:: Task to carry out ::
Please copy every line of the records below that holds the word "None".

Records excerpted from a collection
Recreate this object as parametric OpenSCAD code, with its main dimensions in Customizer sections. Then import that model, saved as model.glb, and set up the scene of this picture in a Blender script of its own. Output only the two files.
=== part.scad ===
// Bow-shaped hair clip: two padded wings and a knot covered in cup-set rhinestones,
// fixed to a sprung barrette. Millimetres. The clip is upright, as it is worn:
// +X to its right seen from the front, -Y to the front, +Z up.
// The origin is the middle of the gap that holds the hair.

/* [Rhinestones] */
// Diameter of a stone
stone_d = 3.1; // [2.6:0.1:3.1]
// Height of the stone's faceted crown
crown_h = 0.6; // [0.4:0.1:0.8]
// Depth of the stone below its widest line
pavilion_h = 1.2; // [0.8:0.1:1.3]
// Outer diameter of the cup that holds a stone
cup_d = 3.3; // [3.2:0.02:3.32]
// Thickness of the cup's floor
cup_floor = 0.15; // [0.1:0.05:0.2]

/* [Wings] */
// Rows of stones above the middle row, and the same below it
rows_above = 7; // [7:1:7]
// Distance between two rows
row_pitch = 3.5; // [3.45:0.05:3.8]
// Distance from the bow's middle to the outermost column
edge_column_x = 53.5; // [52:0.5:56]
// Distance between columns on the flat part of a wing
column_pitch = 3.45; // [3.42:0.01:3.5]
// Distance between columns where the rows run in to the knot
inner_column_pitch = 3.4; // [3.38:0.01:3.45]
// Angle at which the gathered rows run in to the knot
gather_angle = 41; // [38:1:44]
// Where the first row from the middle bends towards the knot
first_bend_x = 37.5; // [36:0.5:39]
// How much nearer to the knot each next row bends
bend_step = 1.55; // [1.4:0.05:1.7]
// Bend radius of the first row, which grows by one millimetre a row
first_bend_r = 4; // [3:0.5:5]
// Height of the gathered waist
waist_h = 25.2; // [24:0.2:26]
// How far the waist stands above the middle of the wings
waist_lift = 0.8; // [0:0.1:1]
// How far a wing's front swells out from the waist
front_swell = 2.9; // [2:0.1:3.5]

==

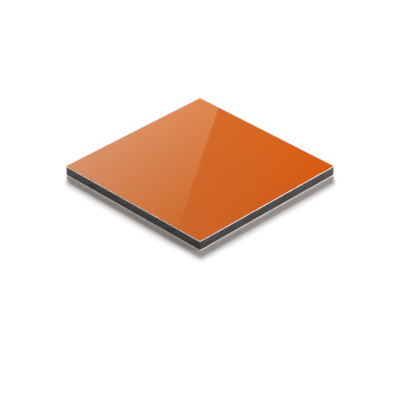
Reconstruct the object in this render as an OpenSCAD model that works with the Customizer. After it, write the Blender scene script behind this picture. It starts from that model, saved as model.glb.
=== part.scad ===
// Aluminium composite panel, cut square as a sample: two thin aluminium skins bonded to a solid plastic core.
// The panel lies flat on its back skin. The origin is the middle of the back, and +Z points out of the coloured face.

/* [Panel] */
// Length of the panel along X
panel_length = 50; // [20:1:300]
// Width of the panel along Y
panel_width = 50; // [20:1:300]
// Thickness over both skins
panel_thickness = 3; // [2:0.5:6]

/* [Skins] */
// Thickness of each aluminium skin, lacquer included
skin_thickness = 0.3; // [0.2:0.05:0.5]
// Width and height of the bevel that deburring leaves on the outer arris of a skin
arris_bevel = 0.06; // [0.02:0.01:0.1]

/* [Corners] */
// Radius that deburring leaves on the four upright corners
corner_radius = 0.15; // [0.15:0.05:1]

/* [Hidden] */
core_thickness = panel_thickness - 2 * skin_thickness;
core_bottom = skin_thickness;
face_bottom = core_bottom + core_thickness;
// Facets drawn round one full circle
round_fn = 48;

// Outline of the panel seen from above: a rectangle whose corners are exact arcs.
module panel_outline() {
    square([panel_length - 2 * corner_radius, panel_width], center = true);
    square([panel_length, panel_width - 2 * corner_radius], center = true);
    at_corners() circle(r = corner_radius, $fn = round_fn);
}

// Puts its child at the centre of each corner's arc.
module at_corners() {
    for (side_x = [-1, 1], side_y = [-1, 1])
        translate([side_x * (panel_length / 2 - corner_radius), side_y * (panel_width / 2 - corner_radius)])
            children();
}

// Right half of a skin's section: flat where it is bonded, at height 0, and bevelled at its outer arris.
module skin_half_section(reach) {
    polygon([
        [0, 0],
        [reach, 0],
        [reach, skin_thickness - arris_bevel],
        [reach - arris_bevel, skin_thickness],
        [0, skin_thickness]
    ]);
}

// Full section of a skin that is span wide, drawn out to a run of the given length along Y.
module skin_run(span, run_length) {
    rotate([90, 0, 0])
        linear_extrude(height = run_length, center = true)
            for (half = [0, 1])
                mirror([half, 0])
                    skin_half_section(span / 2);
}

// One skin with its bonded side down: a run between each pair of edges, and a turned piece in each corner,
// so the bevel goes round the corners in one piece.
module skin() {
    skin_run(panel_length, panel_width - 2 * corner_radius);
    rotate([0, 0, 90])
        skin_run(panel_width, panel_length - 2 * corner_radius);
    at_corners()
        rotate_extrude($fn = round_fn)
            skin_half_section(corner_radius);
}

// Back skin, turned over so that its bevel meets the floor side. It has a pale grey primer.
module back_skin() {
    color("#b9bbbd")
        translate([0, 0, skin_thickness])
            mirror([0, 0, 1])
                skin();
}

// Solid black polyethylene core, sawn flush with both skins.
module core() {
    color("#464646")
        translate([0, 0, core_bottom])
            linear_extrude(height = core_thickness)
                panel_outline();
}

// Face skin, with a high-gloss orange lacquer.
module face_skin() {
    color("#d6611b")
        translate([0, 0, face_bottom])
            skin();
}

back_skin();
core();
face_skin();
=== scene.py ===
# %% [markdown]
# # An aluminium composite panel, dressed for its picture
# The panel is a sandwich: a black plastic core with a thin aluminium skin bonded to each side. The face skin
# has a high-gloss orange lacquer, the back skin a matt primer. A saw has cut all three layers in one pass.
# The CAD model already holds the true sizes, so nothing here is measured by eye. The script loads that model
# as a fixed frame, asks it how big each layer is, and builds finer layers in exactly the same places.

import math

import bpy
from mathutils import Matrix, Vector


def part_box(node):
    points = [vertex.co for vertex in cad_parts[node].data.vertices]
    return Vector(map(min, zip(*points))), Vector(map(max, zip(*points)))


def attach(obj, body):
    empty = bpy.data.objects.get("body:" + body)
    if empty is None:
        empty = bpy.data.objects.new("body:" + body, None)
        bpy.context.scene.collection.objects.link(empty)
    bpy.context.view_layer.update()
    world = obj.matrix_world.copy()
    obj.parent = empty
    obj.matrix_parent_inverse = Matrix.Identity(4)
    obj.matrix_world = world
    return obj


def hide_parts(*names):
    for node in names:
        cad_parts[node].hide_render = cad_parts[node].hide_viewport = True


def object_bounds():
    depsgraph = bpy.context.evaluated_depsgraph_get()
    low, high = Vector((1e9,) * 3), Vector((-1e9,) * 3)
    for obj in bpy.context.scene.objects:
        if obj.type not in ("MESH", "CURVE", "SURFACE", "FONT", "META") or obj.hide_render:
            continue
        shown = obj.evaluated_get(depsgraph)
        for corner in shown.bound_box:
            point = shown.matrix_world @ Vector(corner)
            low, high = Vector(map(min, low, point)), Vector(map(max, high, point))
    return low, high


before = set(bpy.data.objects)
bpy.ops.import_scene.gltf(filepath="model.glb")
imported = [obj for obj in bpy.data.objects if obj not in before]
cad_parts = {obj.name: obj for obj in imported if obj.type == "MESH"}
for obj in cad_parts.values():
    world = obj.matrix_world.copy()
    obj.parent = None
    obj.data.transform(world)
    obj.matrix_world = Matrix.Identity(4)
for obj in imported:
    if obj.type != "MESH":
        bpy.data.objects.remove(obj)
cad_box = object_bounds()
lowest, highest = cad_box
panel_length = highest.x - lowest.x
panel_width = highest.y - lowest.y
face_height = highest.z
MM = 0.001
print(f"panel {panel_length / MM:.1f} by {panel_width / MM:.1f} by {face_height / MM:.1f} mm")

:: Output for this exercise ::
    if empty is None:
        empty = bpy.data.objects.new("body:" + body, None)
    obj.parent = None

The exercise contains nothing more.